* _THE EXERCISE_:
It is required that all of the data be written out exactly.

* _RECORDED DATA_:
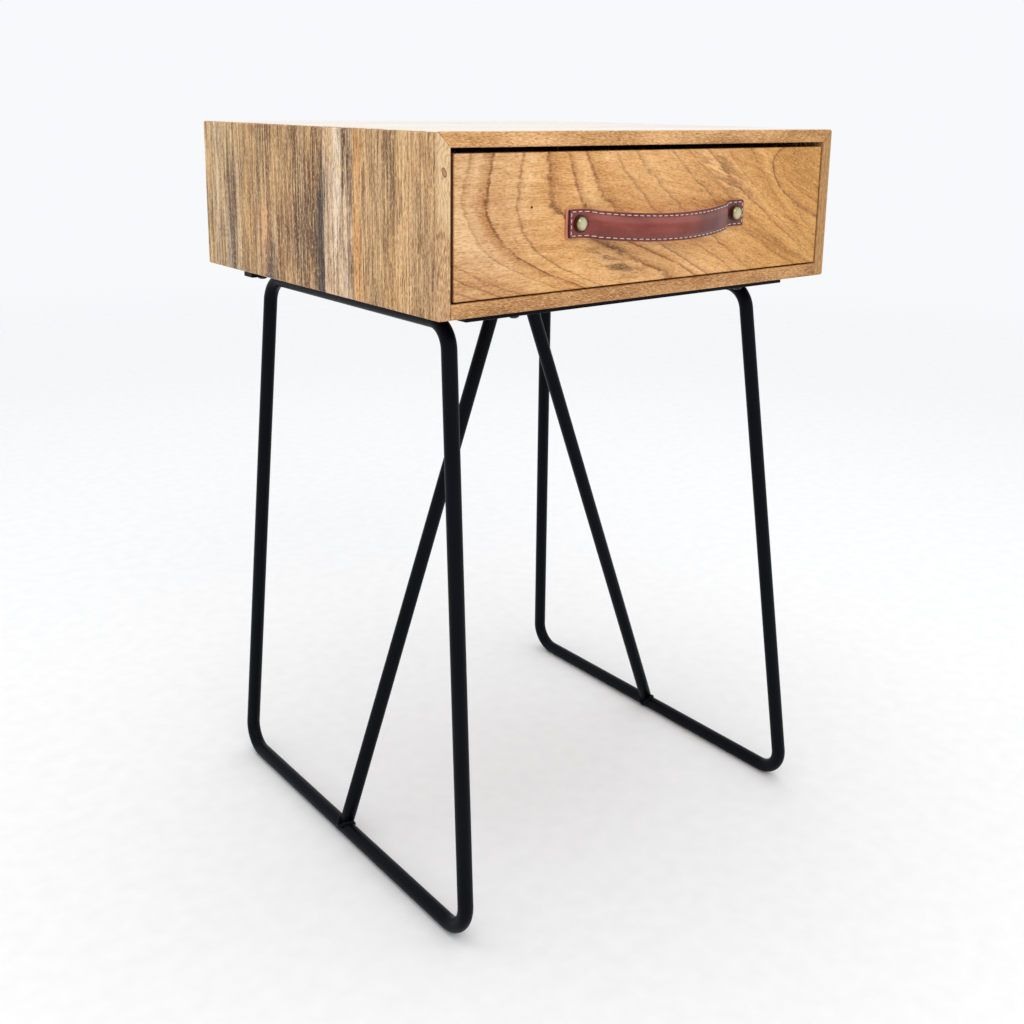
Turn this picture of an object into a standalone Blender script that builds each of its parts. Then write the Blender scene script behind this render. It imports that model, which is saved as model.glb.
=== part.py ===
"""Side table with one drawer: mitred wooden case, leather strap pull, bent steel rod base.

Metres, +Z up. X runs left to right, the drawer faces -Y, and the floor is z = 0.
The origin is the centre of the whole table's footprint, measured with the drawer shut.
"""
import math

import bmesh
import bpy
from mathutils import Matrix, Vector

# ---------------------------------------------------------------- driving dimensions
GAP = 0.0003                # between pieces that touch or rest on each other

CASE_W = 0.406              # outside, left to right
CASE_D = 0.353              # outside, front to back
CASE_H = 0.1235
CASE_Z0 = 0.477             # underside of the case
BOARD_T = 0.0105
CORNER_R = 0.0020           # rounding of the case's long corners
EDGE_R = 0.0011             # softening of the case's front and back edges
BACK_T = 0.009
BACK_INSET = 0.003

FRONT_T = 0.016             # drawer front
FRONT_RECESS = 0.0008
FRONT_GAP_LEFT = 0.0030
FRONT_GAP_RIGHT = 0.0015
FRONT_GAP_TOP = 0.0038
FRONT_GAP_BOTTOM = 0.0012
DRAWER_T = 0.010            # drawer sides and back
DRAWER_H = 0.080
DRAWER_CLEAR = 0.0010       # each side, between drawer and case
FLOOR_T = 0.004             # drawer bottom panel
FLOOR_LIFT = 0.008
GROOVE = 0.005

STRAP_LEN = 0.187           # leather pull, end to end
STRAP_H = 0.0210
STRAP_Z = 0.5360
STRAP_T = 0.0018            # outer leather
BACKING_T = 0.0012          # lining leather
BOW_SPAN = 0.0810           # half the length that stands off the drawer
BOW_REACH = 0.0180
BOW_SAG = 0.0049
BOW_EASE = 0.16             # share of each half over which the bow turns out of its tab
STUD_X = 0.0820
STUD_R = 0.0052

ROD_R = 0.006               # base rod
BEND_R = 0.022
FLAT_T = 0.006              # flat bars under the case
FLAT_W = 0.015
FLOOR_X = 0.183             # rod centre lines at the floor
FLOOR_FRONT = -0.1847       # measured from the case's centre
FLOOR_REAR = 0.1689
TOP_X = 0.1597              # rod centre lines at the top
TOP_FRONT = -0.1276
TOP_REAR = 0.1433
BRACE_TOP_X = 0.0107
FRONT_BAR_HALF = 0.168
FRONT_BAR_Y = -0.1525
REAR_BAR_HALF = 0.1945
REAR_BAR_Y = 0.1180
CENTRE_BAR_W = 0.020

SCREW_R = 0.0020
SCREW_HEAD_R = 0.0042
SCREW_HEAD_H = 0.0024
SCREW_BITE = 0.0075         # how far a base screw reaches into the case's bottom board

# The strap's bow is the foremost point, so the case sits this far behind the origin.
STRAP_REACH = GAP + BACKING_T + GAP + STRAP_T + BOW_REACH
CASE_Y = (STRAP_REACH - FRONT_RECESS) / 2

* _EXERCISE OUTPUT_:
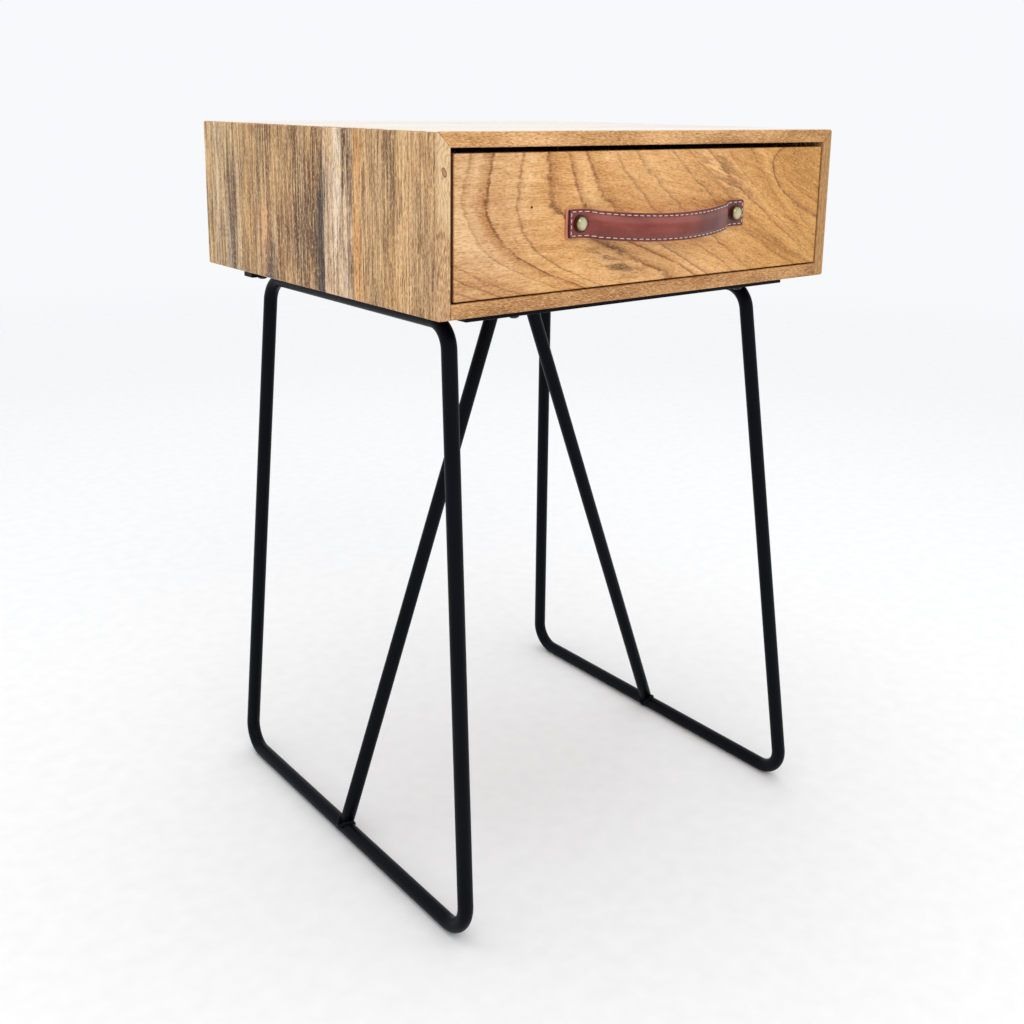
Turn this picture of an object into a standalone Blender script that builds each of its parts. Then write the Blender scene script behind this render. It imports that model, which is saved as model.glb.
=== part.py ===
"""Side table with one drawer: mitred wooden case, leather strap pull, bent steel rod base.

Metres, +Z up. X runs left to right, the drawer faces -Y, and the floor is z = 0.
The origin is the centre of the whole table's footprint, measured with the drawer shut.
"""
import math

import bmesh
import bpy
from mathutils import Matrix, Vector

# ---------------------------------------------------------------- driving dimensions
GAP = 0.0003                # between pieces that touch or rest on each other

CASE_W = 0.406              # outside, left to right
CASE_D = 0.353              # outside, front to back
CASE_H = 0.1235
CASE_Z0 = 0.477             # underside of the case
BOARD_T = 0.0105
CORNER_R = 0.0020           # rounding of the case's long corners
EDGE_R = 0.0011             # softening of the case's front and back edges
BACK_T = 0.009
BACK_INSET = 0.003

FRONT_T = 0.016             # drawer front
FRONT_RECESS = 0.0008
FRONT_GAP_LEFT = 0.0030
FRONT_GAP_RIGHT = 0.0015
FRONT_GAP_TOP = 0.0038
FRONT_GAP_BOTTOM = 0.0012
DRAWER_T = 0.010            # drawer sides and back
DRAWER_H = 0.080
DRAWER_CLEAR = 0.0010       # each side, between drawer and case
FLOOR_T = 0.004             # drawer bottom panel
FLOOR_LIFT = 0.008
GROOVE = 0.005

STRAP_LEN = 0.187           # leather pull, end to end
STRAP_H = 0.0210
STRAP_Z = 0.5360
STRAP_T = 0.0018            # outer leather
BACKING_T = 0.0012          # lining leather
BOW_SPAN = 0.0810           # half the length that stands off the drawer
BOW_REACH = 0.0180
BOW_SAG = 0.0049
BOW_EASE = 0.16             # share of each half over which the bow turns out of its tab
STUD_X = 0.0820
STUD_R = 0.0052

ROD_R = 0.006               # base rod
BEND_R = 0.022
FLAT_T = 0.006              # flat bars under the case
FLAT_W = 0.015
FLOOR_X = 0.183             # rod centre lines at the floor
FLOOR_FRONT = -0.1847       # measured from the case's centre
FLOOR_REAR = 0.1689
TOP_X = 0.1597              # rod centre lines at the top
TOP_FRONT = -0.1276
TOP_REAR = 0.1433
BRACE_TOP_X = 0.0107
FRONT_BAR_HALF = 0.168
FRONT_BAR_Y = -0.1525
REAR_BAR_HALF = 0.1945
REAR_BAR_Y = 0.1180
CENTRE_BAR_W = 0.020

SCREW_R = 0.0020
SCREW_HEAD_R = 0.0042
SCREW_HEAD_H = 0.0024
SCREW_BITE = 0.0075         # how far a base screw reaches into the case's bottom board

# The strap's bow is the foremost point, so the case sits this far behind the origin.
STRAP_REACH = GAP + BACKING_T + GAP + STRAP_T + BOW_REACH
CASE_Y = (STRAP_REACH - FRONT_RECESS) / 2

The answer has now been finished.